Given data:
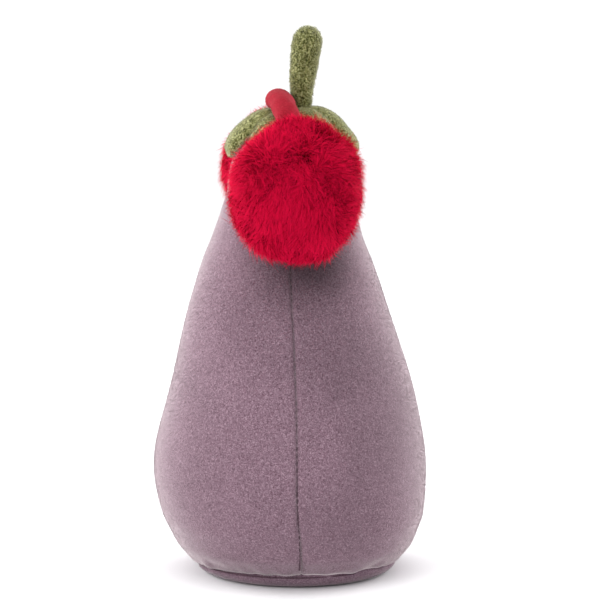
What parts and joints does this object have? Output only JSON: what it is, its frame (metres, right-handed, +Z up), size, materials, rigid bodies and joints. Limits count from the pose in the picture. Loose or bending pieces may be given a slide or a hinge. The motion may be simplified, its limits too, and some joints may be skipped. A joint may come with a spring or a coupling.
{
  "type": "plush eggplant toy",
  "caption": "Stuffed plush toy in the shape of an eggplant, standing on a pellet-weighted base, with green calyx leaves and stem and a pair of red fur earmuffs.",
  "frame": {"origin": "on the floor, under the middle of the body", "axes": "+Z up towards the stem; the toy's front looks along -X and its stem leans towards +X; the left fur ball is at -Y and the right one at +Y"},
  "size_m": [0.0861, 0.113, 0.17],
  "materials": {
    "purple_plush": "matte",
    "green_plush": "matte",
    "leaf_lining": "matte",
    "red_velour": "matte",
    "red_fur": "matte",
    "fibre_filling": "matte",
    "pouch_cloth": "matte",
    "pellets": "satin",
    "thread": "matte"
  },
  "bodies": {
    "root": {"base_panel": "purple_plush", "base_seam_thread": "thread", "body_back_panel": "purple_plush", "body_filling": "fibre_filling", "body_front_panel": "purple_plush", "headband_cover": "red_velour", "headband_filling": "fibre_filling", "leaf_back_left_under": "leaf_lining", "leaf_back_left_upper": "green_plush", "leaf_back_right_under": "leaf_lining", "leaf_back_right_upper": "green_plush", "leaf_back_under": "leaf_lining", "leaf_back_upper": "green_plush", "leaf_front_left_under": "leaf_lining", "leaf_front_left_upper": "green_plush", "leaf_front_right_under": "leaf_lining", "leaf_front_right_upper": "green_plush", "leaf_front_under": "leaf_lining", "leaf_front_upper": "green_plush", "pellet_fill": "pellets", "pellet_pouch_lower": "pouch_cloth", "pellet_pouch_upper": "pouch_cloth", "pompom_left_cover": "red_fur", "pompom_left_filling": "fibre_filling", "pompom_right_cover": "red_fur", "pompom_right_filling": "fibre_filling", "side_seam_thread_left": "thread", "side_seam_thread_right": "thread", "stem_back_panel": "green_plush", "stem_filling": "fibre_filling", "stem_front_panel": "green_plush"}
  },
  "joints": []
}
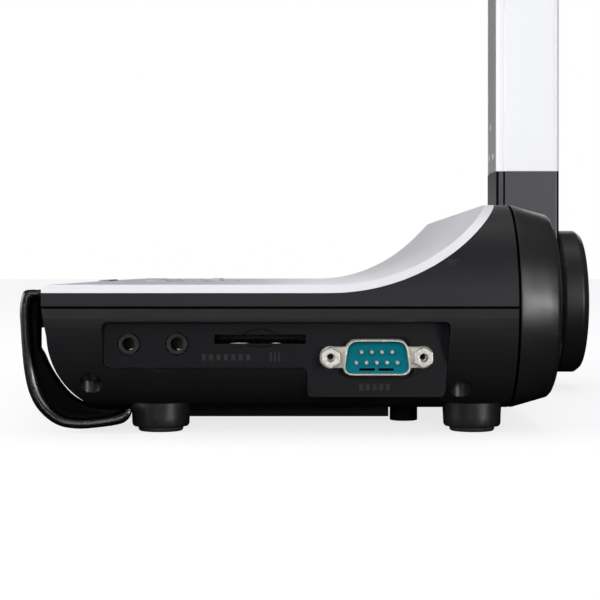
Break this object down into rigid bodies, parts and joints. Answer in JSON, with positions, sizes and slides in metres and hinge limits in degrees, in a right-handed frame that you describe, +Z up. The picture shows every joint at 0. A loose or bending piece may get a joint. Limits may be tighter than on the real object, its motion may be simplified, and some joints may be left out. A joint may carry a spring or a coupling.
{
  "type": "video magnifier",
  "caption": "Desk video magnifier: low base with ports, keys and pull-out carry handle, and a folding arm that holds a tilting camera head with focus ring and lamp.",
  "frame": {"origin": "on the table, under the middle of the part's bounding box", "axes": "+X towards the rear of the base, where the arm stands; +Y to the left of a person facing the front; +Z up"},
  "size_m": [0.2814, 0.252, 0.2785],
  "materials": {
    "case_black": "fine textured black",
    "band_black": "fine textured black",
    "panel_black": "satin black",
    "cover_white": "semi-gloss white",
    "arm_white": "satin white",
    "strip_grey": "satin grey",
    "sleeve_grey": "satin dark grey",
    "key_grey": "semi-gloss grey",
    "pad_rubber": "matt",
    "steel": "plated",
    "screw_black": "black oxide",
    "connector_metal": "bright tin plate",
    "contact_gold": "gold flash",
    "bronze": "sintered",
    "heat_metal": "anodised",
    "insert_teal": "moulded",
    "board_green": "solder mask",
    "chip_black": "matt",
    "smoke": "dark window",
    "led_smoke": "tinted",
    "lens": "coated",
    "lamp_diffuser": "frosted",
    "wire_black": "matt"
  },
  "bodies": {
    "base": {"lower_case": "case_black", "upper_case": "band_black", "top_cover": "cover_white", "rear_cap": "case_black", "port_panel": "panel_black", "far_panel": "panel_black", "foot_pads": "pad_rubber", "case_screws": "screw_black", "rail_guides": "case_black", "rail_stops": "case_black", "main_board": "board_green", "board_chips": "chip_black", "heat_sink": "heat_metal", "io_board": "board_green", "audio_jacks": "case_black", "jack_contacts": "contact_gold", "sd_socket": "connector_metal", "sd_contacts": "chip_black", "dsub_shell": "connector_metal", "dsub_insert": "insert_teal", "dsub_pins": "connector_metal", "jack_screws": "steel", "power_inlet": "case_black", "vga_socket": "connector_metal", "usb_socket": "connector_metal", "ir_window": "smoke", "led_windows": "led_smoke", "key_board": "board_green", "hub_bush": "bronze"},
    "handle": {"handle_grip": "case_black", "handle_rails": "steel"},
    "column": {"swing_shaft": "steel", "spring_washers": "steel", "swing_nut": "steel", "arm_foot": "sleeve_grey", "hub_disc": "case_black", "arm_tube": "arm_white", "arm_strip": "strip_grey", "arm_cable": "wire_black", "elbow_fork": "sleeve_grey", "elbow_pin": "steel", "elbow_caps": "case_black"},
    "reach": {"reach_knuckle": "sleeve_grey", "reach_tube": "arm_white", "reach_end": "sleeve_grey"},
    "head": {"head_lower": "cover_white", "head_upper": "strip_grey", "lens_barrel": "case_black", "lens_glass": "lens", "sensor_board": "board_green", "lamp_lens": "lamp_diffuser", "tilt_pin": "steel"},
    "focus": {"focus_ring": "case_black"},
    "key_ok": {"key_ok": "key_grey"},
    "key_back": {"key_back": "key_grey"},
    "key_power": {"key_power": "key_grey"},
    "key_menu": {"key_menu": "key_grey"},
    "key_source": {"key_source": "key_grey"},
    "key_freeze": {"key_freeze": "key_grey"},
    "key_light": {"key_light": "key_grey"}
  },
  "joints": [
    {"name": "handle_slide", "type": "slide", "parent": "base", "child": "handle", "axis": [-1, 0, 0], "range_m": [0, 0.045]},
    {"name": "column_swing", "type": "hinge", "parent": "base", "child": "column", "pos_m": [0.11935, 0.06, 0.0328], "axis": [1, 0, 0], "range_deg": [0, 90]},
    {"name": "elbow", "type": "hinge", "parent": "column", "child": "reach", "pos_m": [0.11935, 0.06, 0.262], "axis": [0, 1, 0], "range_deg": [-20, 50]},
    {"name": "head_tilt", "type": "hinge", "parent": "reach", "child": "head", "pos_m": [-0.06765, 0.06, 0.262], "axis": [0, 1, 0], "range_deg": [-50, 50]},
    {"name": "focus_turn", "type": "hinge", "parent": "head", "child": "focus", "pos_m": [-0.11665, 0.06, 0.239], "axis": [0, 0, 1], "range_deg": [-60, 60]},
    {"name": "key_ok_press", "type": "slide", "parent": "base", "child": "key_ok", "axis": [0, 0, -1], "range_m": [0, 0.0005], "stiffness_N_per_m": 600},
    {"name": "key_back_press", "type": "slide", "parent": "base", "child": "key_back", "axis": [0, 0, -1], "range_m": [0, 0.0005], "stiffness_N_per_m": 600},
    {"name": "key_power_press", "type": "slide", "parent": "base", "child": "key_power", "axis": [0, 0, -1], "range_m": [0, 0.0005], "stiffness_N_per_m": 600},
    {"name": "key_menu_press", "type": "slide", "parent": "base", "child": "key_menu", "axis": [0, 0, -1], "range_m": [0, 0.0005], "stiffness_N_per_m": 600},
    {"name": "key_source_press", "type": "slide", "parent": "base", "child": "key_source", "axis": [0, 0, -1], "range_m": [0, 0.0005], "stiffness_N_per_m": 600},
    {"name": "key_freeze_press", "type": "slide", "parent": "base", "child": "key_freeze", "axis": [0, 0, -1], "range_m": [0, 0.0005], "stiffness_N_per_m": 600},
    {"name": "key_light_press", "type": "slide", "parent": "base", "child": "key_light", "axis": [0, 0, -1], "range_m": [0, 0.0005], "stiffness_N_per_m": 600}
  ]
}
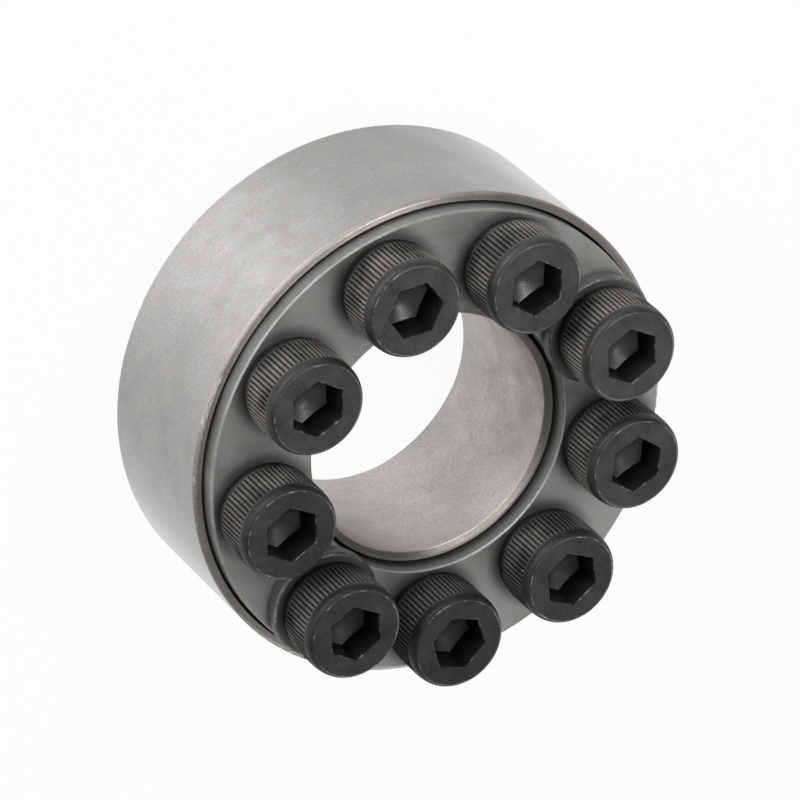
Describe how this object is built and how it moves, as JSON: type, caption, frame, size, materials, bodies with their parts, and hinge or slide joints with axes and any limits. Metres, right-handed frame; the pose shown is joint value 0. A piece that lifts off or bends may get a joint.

Requirement:
Exactly as shown, repeat every record.

Solution for this exercise:
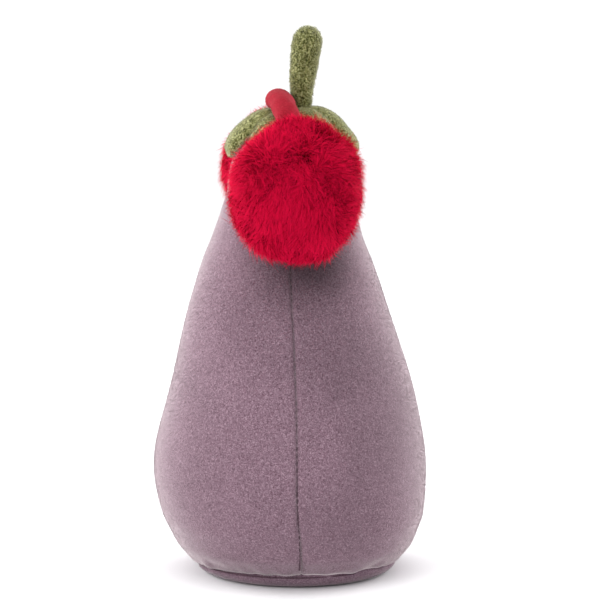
What parts and joints does this object have? Output only JSON: what it is, its frame (metres, right-handed, +Z up), size, materials, rigid bodies and joints. Limits count from the pose in the picture. Loose or bending pieces may be given a slide or a hinge. The motion may be simplified, its limits too, and some joints may be skipped. A joint may come with a spring or a coupling.
{
  "type": "plush eggplant toy",
  "caption": "Stuffed plush toy in the shape of an eggplant, standing on a pellet-weighted base, with green calyx leaves and stem and a pair of red fur earmuffs.",
  "frame": {"origin": "on the floor, under the middle of the body", "axes": "+Z up towards the stem; the toy's front looks along -X and its stem leans towards +X; the left fur ball is at -Y and the right one at +Y"},
  "size_m": [0.0861, 0.113, 0.17],
  "materials": {
    "purple_plush": "matte",
    "green_plush": "matte",
    "leaf_lining": "matte",
    "red_velour": "matte",
    "red_fur": "matte",
    "fibre_filling": "matte",
    "pouch_cloth": "matte",
    "pellets": "satin",
    "thread": "matte"
  },
  "bodies": {
    "root": {"base_panel": "purple_plush", "base_seam_thread": "thread", "body_back_panel": "purple_plush", "body_filling": "fibre_filling", "body_front_panel": "purple_plush", "headband_cover": "red_velour", "headband_filling": "fibre_filling", "leaf_back_left_under": "leaf_lining", "leaf_back_left_upper": "green_plush", "leaf_back_right_under": "leaf_lining", "leaf_back_right_upper": "green_plush", "leaf_back_under": "leaf_lining", "leaf_back_upper": "green_plush", "leaf_front_left_under": "leaf_lining", "leaf_front_left_upper": "green_plush", "leaf_front_right_under": "leaf_lining", "leaf_front_right_upper": "green_plush", "leaf_front_under": "leaf_lining", "leaf_front_upper": "green_plush", "pellet_fill": "pellets", "pellet_pouch_lower": "pouch_cloth", "pellet_pouch_upper": "pouch_cloth", "pompom_left_cover": "red_fur", "pompom_left_filling": "fibre_filling", "pompom_right_cover": "red_fur", "pompom_right_filling": "fibre_filling", "side_seam_thread_left": "thread", "side_seam_thread_right": "thread", "stem_back_panel": "green_plush", "stem_filling": "fibre_filling", "stem_front_panel": "green_plush"}
  },
  "joints": []
}
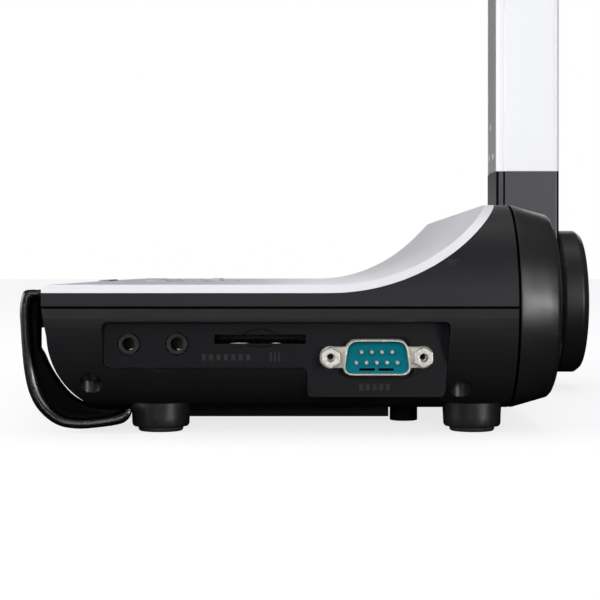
Break this object down into rigid bodies, parts and joints. Answer in JSON, with positions, sizes and slides in metres and hinge limits in degrees, in a right-handed frame that you describe, +Z up. The picture shows every joint at 0. A loose or bending piece may get a joint. Limits may be tighter than on the real object, its motion may be simplified, and some joints may be left out. A joint may carry a spring or a coupling.
{
  "type": "video magnifier",
  "caption": "Desk video magnifier: low base with ports, keys and pull-out carry handle, and a folding arm that holds a tilting camera head with focus ring and lamp.",
  "frame": {"origin": "on the table, under the middle of the part's bounding box", "axes": "+X towards the rear of the base, where the arm stands; +Y to the left of a person facing the front; +Z up"},
  "size_m": [0.2814, 0.252, 0.2785],
  "materials": {
    "case_black": "fine textured black",
    "band_black": "fine textured black",
    "panel_black": "satin black",
    "cover_white": "semi-gloss white",
    "arm_white": "satin white",
    "strip_grey": "satin grey",
    "sleeve_grey": "satin dark grey",
    "key_grey": "semi-gloss grey",
    "pad_rubber": "matt",
    "steel": "plated",
    "screw_black": "black oxide",
    "connector_metal": "bright tin plate",
    "contact_gold": "gold flash",
    "bronze": "sintered",
    "heat_metal": "anodised",
    "insert_teal": "moulded",
    "board_green": "solder mask",
    "chip_black": "matt",
    "smoke": "dark window",
    "led_smoke": "tinted",
    "lens": "coated",
    "lamp_diffuser": "frosted",
    "wire_black": "matt"
  },
  "bodies": {
    "base": {"lower_case": "case_black", "upper_case": "band_black", "top_cover": "cover_white", "rear_cap": "case_black", "port_panel": "panel_black", "far_panel": "panel_black", "foot_pads": "pad_rubber", "case_screws": "screw_black", "rail_guides": "case_black", "rail_stops": "case_black", "main_board": "board_green", "board_chips": "chip_black", "heat_sink": "heat_metal", "io_board": "board_green", "audio_jacks": "case_black", "jack_contacts": "contact_gold", "sd_socket": "connector_metal", "sd_contacts": "chip_black", "dsub_shell": "connector_metal", "dsub_insert": "insert_teal", "dsub_pins": "connector_metal", "jack_screws": "steel", "power_inlet": "case_black", "vga_socket": "connector_metal", "usb_socket": "connector_metal", "ir_window": "smoke", "led_windows": "led_smoke", "key_board": "board_green", "hub_bush": "bronze"},
    "handle": {"handle_grip": "case_black", "handle_rails": "steel"},
    "column": {"swing_shaft": "steel", "spring_washers": "steel", "swing_nut": "steel", "arm_foot": "sleeve_grey", "hub_disc": "case_black", "arm_tube": "arm_white", "arm_strip": "strip_grey", "arm_cable": "wire_black", "elbow_fork": "sleeve_grey", "elbow_pin": "steel", "elbow_caps": "case_black"},
    "reach": {"reach_knuckle": "sleeve_grey", "reach_tube": "arm_white", "reach_end": "sleeve_grey"},
    "head": {"head_lower": "cover_white", "head_upper": "strip_grey", "lens_barrel": "case_black", "lens_glass": "lens", "sensor_board": "board_green", "lamp_lens": "lamp_diffuser", "tilt_pin": "steel"},
    "focus": {"focus_ring": "case_black"},
    "key_ok": {"key_ok": "key_grey"},
    "key_back": {"key_back": "key_grey"},
    "key_power": {"key_power": "key_grey"},
    "key_menu": {"key_menu": "key_grey"},
    "key_source": {"key_source": "key_grey"},
    "key_freeze": {"key_freeze": "key_grey"},
    "key_light": {"key_light": "key_grey"}
  },
  "joints": [
    {"name": "handle_slide", "type": "slide", "parent": "base", "child": "handle", "axis": [-1, 0, 0], "range_m": [0, 0.045]},
    {"name": "column_swing", "type": "hinge", "parent": "base", "child": "column", "pos_m": [0.11935, 0.06, 0.0328], "axis": [1, 0, 0], "range_deg": [0, 90]},
    {"name": "elbow", "type": "hinge", "parent": "column", "child": "reach", "pos_m": [0.11935, 0.06, 0.262], "axis": [0, 1, 0], "range_deg": [-20, 50]},
    {"name": "head_tilt", "type": "hinge", "parent": "reach", "child": "head", "pos_m": [-0.06765, 0.06, 0.262], "axis": [0, 1, 0], "range_deg": [-50, 50]},
    {"name": "focus_turn", "type": "hinge", "parent": "head", "child": "focus", "pos_m": [-0.11665, 0.06, 0.239], "axis": [0, 0, 1], "range_deg": [-60, 60]},
    {"name": "key_ok_press", "type": "slide", "parent": "base", "child": "key_ok", "axis": [0, 0, -1], "range_m": [0, 0.0005], "stiffness_N_per_m": 600},
    {"name": "key_back_press", "type": "slide", "parent": "base", "child": "key_back", "axis": [0, 0, -1], "range_m": [0, 0.0005], "stiffness_N_per_m": 600},
    {"name": "key_power_press", "type": "slide", "parent": "base", "child": "key_power", "axis": [0, 0, -1], "range_m": [0, 0.0005], "stiffness_N_per_m": 600},
    {"name": "key_menu_press", "type": "slide", "parent": "base", "child": "key_menu", "axis": [0, 0, -1], "range_m": [0, 0.0005], "stiffness_N_per_m": 600},
    {"name": "key_source_press", "type": "slide", "parent": "base", "child": "key_source", "axis": [0, 0, -1], "range_m": [0, 0.0005], "stiffness_N_per_m": 600},
    {"name": "key_freeze_press", "type": "slide", "parent": "base", "child": "key_freeze", "axis": [0, 0, -1], "range_m": [0, 0.0005], "stiffness_N_per_m": 600},
    {"name": "key_light_press", "type": "slide", "parent": "base", "child": "key_light", "axis": [0, 0, -1], "range_m": [0, 0.0005], "stiffness_N_per_m": 600}
  ]
}
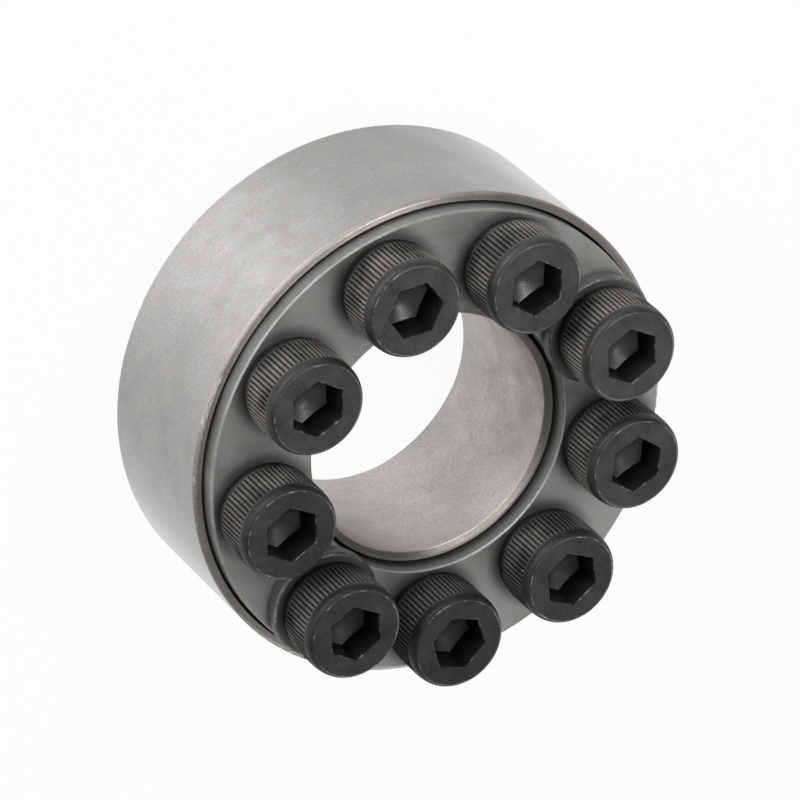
Describe how this object is built and how it moves, as JSON: type, caption, frame, size, materials, bodies with their parts, and hinge or slide joints with axes and any limits. Metres, right-handed frame; the pose shown is joint value 0. A piece that lifts off or bends may get a joint.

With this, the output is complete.